▶ _Description of the task_: Gather up all lines that carry the word "part".

▶ _Data excerpt_:
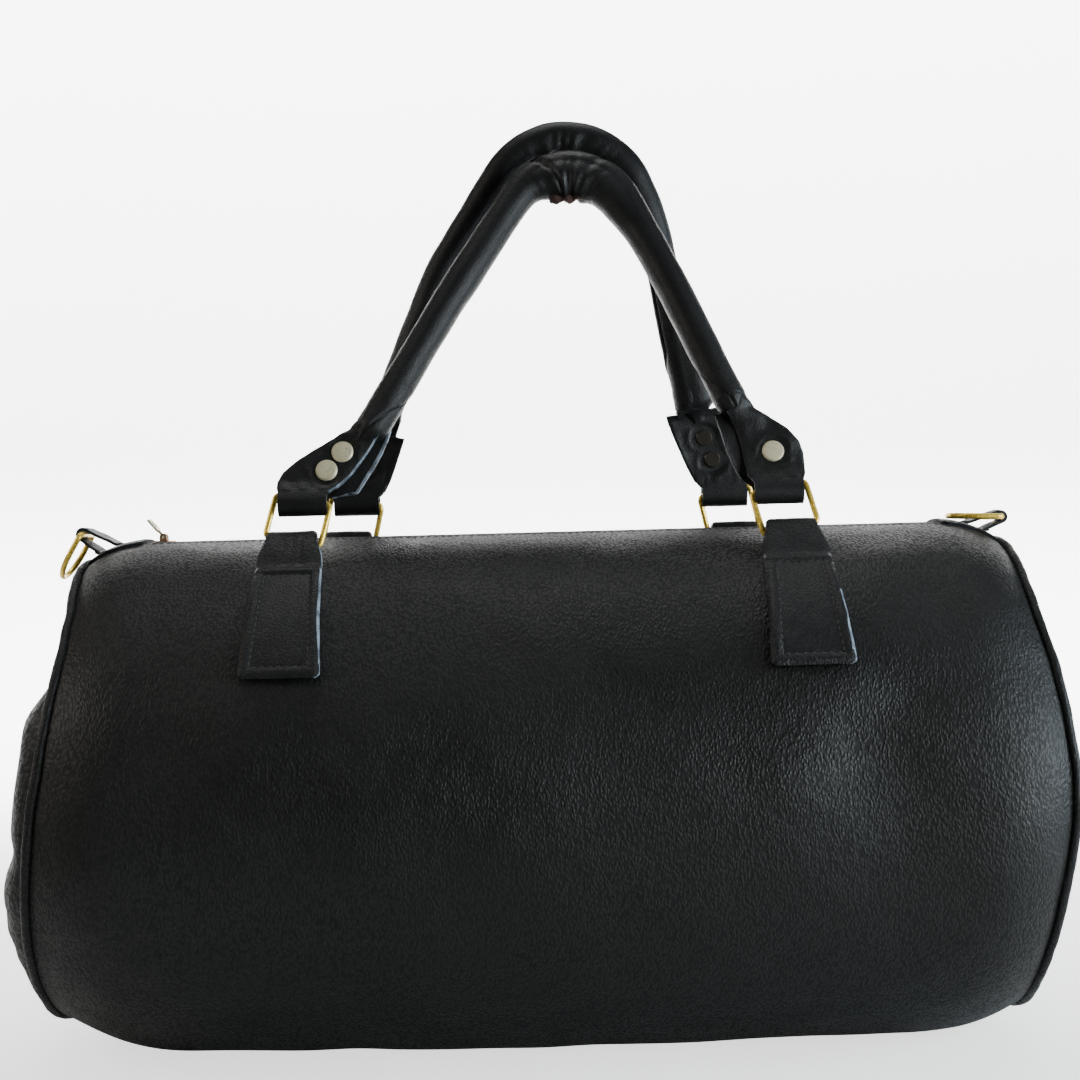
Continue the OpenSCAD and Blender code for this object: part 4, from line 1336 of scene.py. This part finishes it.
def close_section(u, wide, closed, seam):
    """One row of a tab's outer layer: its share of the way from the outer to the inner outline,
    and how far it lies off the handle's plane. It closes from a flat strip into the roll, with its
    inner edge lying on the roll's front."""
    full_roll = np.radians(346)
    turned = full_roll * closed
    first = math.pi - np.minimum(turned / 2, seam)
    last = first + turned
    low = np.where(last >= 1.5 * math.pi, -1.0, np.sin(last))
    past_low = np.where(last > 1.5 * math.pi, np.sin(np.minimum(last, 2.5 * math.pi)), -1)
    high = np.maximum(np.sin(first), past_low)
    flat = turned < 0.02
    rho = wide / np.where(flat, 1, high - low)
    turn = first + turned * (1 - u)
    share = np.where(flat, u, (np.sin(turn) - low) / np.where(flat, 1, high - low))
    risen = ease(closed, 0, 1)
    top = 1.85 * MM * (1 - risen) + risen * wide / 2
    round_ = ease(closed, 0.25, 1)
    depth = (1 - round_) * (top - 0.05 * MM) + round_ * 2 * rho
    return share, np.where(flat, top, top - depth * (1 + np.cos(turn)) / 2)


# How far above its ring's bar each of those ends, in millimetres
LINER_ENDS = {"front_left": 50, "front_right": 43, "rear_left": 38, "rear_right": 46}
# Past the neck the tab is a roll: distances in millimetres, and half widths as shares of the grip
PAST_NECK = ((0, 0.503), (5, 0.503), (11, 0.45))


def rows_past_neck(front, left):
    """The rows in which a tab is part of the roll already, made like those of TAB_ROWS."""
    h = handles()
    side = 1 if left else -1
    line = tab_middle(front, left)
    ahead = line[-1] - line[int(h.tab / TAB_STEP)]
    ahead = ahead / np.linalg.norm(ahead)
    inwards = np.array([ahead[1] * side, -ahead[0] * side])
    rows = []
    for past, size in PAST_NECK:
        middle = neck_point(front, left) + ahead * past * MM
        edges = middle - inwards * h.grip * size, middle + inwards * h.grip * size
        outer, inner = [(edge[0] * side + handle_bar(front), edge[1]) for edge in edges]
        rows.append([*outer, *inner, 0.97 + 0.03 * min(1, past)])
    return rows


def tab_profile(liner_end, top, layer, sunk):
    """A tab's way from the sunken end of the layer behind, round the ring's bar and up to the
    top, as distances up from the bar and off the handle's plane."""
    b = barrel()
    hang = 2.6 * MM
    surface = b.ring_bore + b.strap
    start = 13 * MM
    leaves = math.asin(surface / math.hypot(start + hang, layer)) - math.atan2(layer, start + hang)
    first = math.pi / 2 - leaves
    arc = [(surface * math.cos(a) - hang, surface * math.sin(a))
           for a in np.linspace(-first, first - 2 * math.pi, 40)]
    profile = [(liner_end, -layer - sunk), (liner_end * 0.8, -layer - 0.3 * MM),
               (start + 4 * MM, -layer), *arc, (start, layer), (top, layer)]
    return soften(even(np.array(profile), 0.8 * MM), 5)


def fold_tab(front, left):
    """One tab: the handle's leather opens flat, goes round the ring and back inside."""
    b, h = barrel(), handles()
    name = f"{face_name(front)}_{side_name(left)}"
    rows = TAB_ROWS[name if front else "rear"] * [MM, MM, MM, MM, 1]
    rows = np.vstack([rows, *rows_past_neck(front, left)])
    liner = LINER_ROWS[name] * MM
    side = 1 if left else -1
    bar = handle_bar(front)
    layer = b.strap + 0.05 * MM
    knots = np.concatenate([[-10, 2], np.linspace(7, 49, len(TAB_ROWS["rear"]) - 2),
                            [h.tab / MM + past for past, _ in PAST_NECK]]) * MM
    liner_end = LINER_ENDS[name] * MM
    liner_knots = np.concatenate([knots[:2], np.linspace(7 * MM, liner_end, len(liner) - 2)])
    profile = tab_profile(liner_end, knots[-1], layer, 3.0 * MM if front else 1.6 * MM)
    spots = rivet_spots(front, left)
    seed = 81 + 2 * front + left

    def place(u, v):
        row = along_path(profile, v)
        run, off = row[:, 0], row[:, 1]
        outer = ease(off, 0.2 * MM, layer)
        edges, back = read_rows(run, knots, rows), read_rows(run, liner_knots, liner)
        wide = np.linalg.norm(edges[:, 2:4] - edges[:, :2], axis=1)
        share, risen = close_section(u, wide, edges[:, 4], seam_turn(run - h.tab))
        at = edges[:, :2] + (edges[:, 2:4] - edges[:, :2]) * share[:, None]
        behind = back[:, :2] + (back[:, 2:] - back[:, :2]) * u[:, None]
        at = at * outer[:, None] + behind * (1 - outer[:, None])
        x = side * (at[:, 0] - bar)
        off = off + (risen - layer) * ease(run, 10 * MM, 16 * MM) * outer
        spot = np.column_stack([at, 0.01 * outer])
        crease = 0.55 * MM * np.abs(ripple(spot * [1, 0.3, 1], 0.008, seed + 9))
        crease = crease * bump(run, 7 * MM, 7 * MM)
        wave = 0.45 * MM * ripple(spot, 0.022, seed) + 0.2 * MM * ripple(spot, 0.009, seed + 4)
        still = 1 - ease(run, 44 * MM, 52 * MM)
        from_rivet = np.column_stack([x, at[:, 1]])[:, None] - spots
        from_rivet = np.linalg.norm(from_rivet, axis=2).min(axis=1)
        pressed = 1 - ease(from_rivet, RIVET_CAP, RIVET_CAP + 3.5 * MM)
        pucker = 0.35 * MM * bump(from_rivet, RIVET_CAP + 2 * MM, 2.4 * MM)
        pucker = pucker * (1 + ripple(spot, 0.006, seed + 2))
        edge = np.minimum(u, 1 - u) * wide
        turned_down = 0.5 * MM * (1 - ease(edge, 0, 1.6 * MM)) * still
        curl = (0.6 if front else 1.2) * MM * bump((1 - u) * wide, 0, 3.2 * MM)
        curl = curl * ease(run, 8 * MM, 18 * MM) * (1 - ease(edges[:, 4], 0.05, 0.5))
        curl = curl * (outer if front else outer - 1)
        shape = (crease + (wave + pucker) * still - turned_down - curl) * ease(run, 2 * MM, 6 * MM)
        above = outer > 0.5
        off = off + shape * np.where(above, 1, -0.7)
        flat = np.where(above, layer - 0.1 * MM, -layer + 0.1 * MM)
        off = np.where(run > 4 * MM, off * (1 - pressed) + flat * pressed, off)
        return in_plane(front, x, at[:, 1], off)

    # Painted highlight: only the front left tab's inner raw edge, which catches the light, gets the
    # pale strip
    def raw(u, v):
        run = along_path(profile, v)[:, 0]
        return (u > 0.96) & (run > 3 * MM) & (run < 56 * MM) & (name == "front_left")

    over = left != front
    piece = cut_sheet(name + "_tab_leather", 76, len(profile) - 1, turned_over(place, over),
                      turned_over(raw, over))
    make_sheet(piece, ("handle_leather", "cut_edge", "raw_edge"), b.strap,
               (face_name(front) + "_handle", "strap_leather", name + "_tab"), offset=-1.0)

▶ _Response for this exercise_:
Continue the OpenSCAD and Blender code for this object: part 4, from line 1336 of scene.py. This part finishes it.
    """The rows in which a tab is part of the roll already, made like those of TAB_ROWS."""